(CAD and scene scripts)
** Begin **
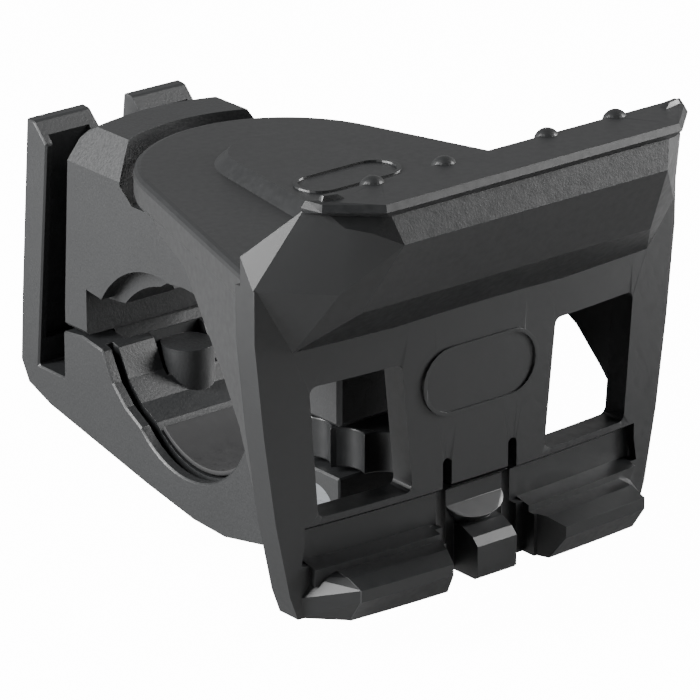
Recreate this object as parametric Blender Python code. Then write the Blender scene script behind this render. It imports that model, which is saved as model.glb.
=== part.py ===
"""Handlebar lamp mount: a clamp for a round bar, and a swivel arm with a lamp plate.

Metres, +Z up. The bar's axis is the X axis, through the origin. The lamp plate faces -Y.
"""

import math

import bmesh
import bpy
from mathutils import Vector

mm = 0.001

# The bar and the clamp
bar_diameter = 22.2 * mm
pad_thickness = 0.9 * mm
body_half_width = 11.5 * mm
body_front = -28.5 * mm
body_rear = 24.0 * mm
body_top = 26.1 * mm
crease_height = 0.4 * mm
parting_gap = 0.8 * mm
fit_gap = 0.3 * mm

# The swivel
swivel_y = -4.5 * mm
disc_radius = 17.6 * mm
cradle_radius = 20.3 * mm
cradle_floor = 19.4 * mm
arm_top = 26.1 * mm
arm_thickness = 4.0 * mm
blister_height = 1.5 * mm
spigot_radius = 6.0 * mm
spigot_bottom = 17.1 * mm
swivel_seat = 14.8 * mm

# The lamp plate
face_y = -39.7 * mm
plate_thickness = 3.3 * mm
face_bend = 3.9  # curvature of the plate about a vertical axis, 1/m
tongue_half_width = 4.2 * mm
slot_width = 1.3 * mm
slot_top = 0.9 * mm
tongue_hinge_height = -2.1 * mm
tongue_hinge_y = face_y + 1.6 * mm

# The jaw's hinge and the clamp screw
hinge_y, hinge_z = 20.4 * mm, -3.8 * mm
hinge_pin_radius = 1.0 * mm
lug_radius = 2.7 * mm
lug_half_width = 7.0 * mm
screw_y = -24.2 * mm
screw_radius = 1.9 * mm
screw_seat = 11.4 * mm
wheel_radius = 11.3 * mm
wheel_low, wheel_high = -2.3 * mm, 2.7 * mm
flute_count = 16
barrel_z = -8.2 * mm
barrel_radius = 3.2 * mm

# The line of the plain oval badges
badge_line = 0.55 * mm

ring_steps = 48


def clear_scene():
    for item in list(bpy.data.objects):
        bpy.data.objects.remove(item, do_unlink=True)


def make_material(name, colour, roughness, metallic=0.0):
    made = bpy.data.materials.new(name)
    made.use_nodes = True
    shader = made.node_tree.nodes["Principled BSDF"]
    shader.inputs["Base Color"].default_value = (*colour, 1.0)
    shader.inputs["Roughness"].default_value = roughness
    shader.inputs["Metallic"].default_value = metallic
    return made


def add_object(name, mesh_data, material=None, origin=(0, 0, 0)):
    """Makes an object of a bmesh whose points are in world places, with its origin where asked."""
    bmesh.ops.remove_doubles(mesh_data, verts=mesh_data.verts, dist=1e-7)
    bmesh.ops.recalc_face_normals(mesh_data, faces=mesh_data.faces)
    bmesh.ops.translate(mesh_data, vec=-Vector(origin), verts=mesh_data.verts)
    mesh = bpy.data.meshes.new(name)
    mesh_data.to_mesh(mesh)
    mesh_data.free()
    made = bpy.data.objects.new(name, mesh)
    made.location = origin
    bpy.context.scene.collection.objects.link(made)
    if material:
        mesh.materials.append(material)
    return made


def scaled(points):
    """The same points, given in millimetres, in metres."""
    return [tuple(number * mm for number in point) for point in points]


def prism(name, outline, low, high, axis="X", material=None, origin=(0, 0, 0)):
    """Extrudes a closed outline along an axis; the outline's two numbers are the other two axes in order."""
    place = {
        "X": lambda p, t: (t, p[0], p[1]),
        "Y": lambda p, t: (p[0], t, p[1]),
        "Z": lambda p, t: (p[0], p[1], t),
    }[axis]
    shape = bmesh.new()
    near = [shape.verts.new(place(p, low)) for p in outline]
    far = [shape.verts.new(place(p, high)) for p in outline]
    shape.faces.new(near)
    shape.faces.new(far)
    count = len(outline)
    for i in range(count):
        j = (i + 1) % count
        shape.faces.new((near[i], near[j], far[j], far[i]))
    return add_object(name, shape, material, origin)


def arc(centre, radius, start, end, steps):
    """Points on an arc, angles in degrees."""
    angles = [math.radians(start + (end - start) * i / steps) for i in range(steps + 1)]
    return [(centre[0] + radius * math.cos(a), centre[1] + radius * math.sin(a)) for a in angles]


def circle(centre, radius, steps=ring_steps):
    return arc(centre, radius, 0, 360, steps)[:-1]


def rounded(outline, radius, steps=4):
    """A convex outline with its corners rounded."""
    made = []
    for i, point in enumerate(outline):
        corner = Vector(point)
        before = (Vector(outline[i - 1]) - corner).normalized()
        after = (Vector(outline[(i + 1) % len(outline)]) - corner).normalized()
        half = math.acos(before.dot(after)) / 2
        centre = corner + (before + after).normalized() * (radius / math.sin(half))
        start = corner + before * (radius / math.tan(half)) - centre
        turn = math.degrees(math.pi - 2 * half)
        if before.x * after.y - before.y * after.x > 0:
            turn = -turn
        first = math.degrees(math.atan2(start.y, start.x))
        made += arc(centre, radius, first, first + turn, steps)
    return made


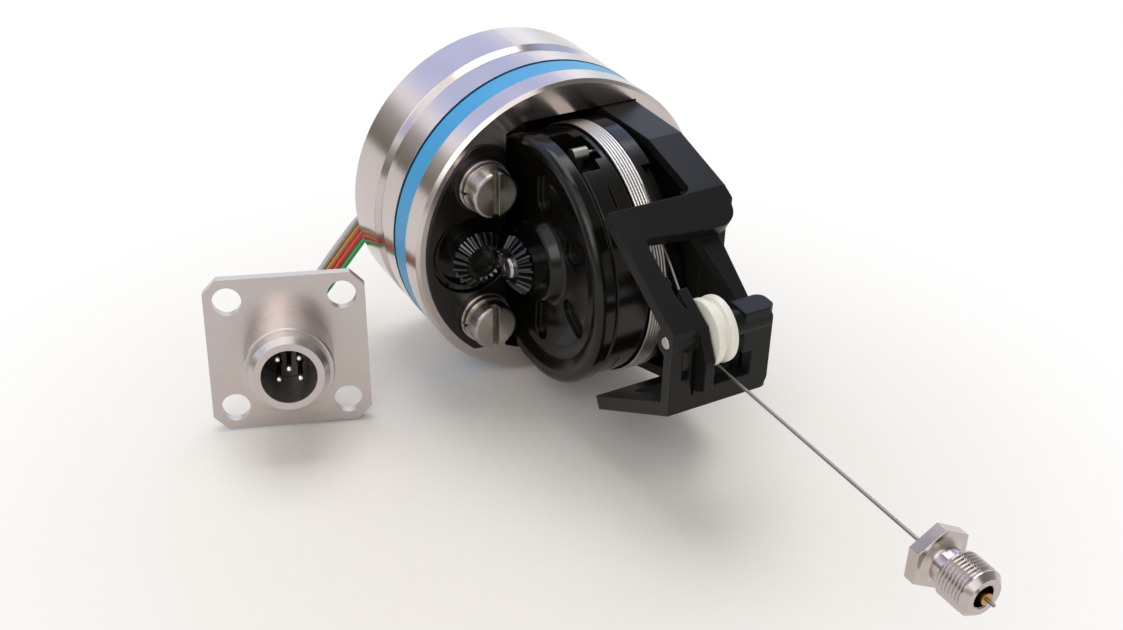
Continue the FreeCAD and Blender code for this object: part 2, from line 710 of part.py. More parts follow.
** End **
◆ **GIVEN EXERCISE**: Print all of the entries exactly as they appear.

◆ **SOLUTION FOR THIS PROBLEM**:
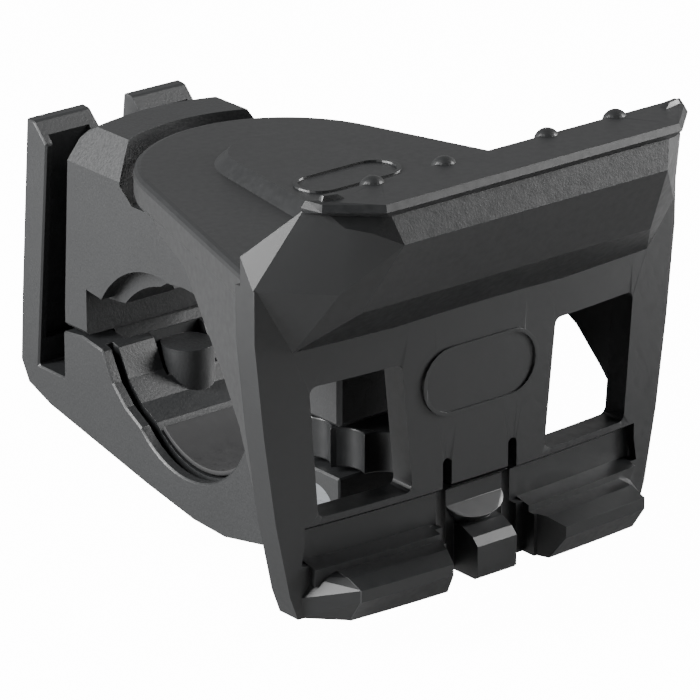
Recreate this object as parametric Blender Python code. Then write the Blender scene script behind this render. It imports that model, which is saved as model.glb.
=== part.py ===
"""Handlebar lamp mount: a clamp for a round bar, and a swivel arm with a lamp plate.

Metres, +Z up. The bar's axis is the X axis, through the origin. The lamp plate faces -Y.
"""

import math

import bmesh
import bpy
from mathutils import Vector

mm = 0.001

# The bar and the clamp
bar_diameter = 22.2 * mm
pad_thickness = 0.9 * mm
body_half_width = 11.5 * mm
body_front = -28.5 * mm
body_rear = 24.0 * mm
body_top = 26.1 * mm
crease_height = 0.4 * mm
parting_gap = 0.8 * mm
fit_gap = 0.3 * mm

# The swivel
swivel_y = -4.5 * mm
disc_radius = 17.6 * mm
cradle_radius = 20.3 * mm
cradle_floor = 19.4 * mm
arm_top = 26.1 * mm
arm_thickness = 4.0 * mm
blister_height = 1.5 * mm
spigot_radius = 6.0 * mm
spigot_bottom = 17.1 * mm
swivel_seat = 14.8 * mm

# The lamp plate
face_y = -39.7 * mm
plate_thickness = 3.3 * mm
face_bend = 3.9  # curvature of the plate about a vertical axis, 1/m
tongue_half_width = 4.2 * mm
slot_width = 1.3 * mm
slot_top = 0.9 * mm
tongue_hinge_height = -2.1 * mm
tongue_hinge_y = face_y + 1.6 * mm

# The jaw's hinge and the clamp screw
hinge_y, hinge_z = 20.4 * mm, -3.8 * mm
hinge_pin_radius = 1.0 * mm
lug_radius = 2.7 * mm
lug_half_width = 7.0 * mm
screw_y = -24.2 * mm
screw_radius = 1.9 * mm
screw_seat = 11.4 * mm
wheel_radius = 11.3 * mm
wheel_low, wheel_high = -2.3 * mm, 2.7 * mm
flute_count = 16
barrel_z = -8.2 * mm
barrel_radius = 3.2 * mm

# The line of the plain oval badges
badge_line = 0.55 * mm

ring_steps = 48


def clear_scene():
    for item in list(bpy.data.objects):
        bpy.data.objects.remove(item, do_unlink=True)


def make_material(name, colour, roughness, metallic=0.0):
    made = bpy.data.materials.new(name)
    made.use_nodes = True
    shader = made.node_tree.nodes["Principled BSDF"]
    shader.inputs["Base Color"].default_value = (*colour, 1.0)
    shader.inputs["Roughness"].default_value = roughness
    shader.inputs["Metallic"].default_value = metallic
    return made


def add_object(name, mesh_data, material=None, origin=(0, 0, 0)):
    """Makes an object of a bmesh whose points are in world places, with its origin where asked."""
    bmesh.ops.remove_doubles(mesh_data, verts=mesh_data.verts, dist=1e-7)
    bmesh.ops.recalc_face_normals(mesh_data, faces=mesh_data.faces)
    bmesh.ops.translate(mesh_data, vec=-Vector(origin), verts=mesh_data.verts)
    mesh = bpy.data.meshes.new(name)
    mesh_data.to_mesh(mesh)
    mesh_data.free()
    made = bpy.data.objects.new(name, mesh)
    made.location = origin
    bpy.context.scene.collection.objects.link(made)
    if material:
        mesh.materials.append(material)
    return made


def scaled(points):
    """The same points, given in millimetres, in metres."""
    return [tuple(number * mm for number in point) for point in points]


def prism(name, outline, low, high, axis="X", material=None, origin=(0, 0, 0)):
    """Extrudes a closed outline along an axis; the outline's two numbers are the other two axes in order."""
    place = {
        "X": lambda p, t: (t, p[0], p[1]),
        "Y": lambda p, t: (p[0], t, p[1]),
        "Z": lambda p, t: (p[0], p[1], t),
    }[axis]
    shape = bmesh.new()
    near = [shape.verts.new(place(p, low)) for p in outline]
    far = [shape.verts.new(place(p, high)) for p in outline]
    shape.faces.new(near)
    shape.faces.new(far)
    count = len(outline)
    for i in range(count):
        j = (i + 1) % count
        shape.faces.new((near[i], near[j], far[j], far[i]))
    return add_object(name, shape, material, origin)


def arc(centre, radius, start, end, steps):
    """Points on an arc, angles in degrees."""
    angles = [math.radians(start + (end - start) * i / steps) for i in range(steps + 1)]
    return [(centre[0] + radius * math.cos(a), centre[1] + radius * math.sin(a)) for a in angles]


def circle(centre, radius, steps=ring_steps):
    return arc(centre, radius, 0, 360, steps)[:-1]


def rounded(outline, radius, steps=4):
    """A convex outline with its corners rounded."""
    made = []
    for i, point in enumerate(outline):
        corner = Vector(point)
        before = (Vector(outline[i - 1]) - corner).normalized()
        after = (Vector(outline[(i + 1) % len(outline)]) - corner).normalized()
        half = math.acos(before.dot(after)) / 2
        centre = corner + (before + after).normalized() * (radius / math.sin(half))
        start = corner + before * (radius / math.tan(half)) - centre
        turn = math.degrees(math.pi - 2 * half)
        if before.x * after.y - before.y * after.x > 0:
            turn = -turn
        first = math.degrees(math.atan2(start.y, start.x))
        made += arc(centre, radius, first, first + turn, steps)
    return made


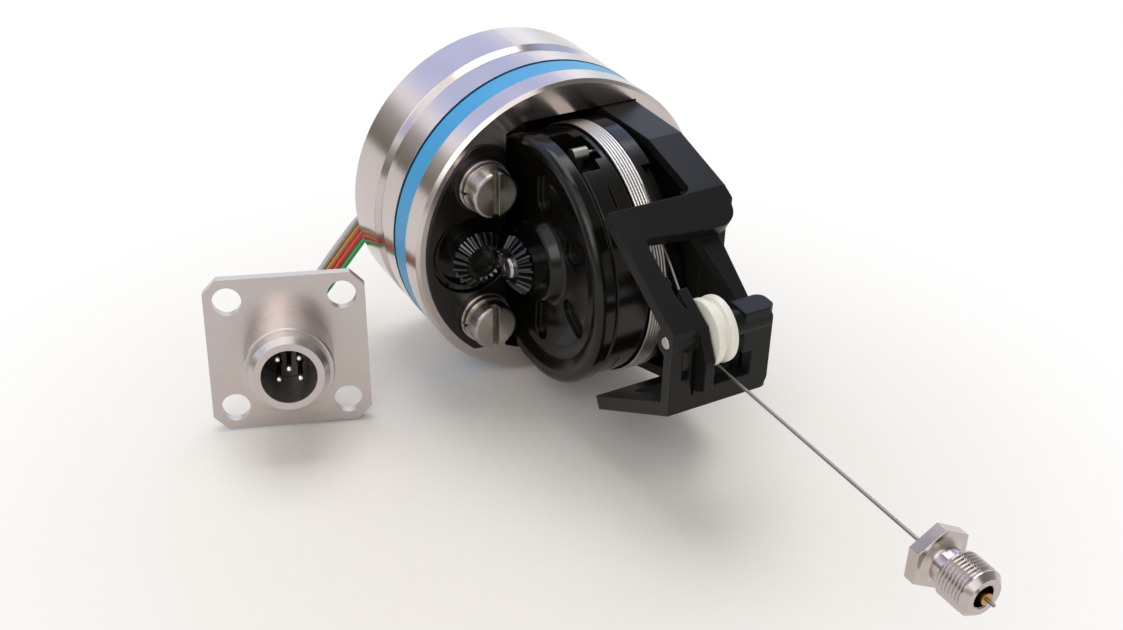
Continue the FreeCAD and Blender code for this object: part 2, from line 710 of part.py. More parts follow.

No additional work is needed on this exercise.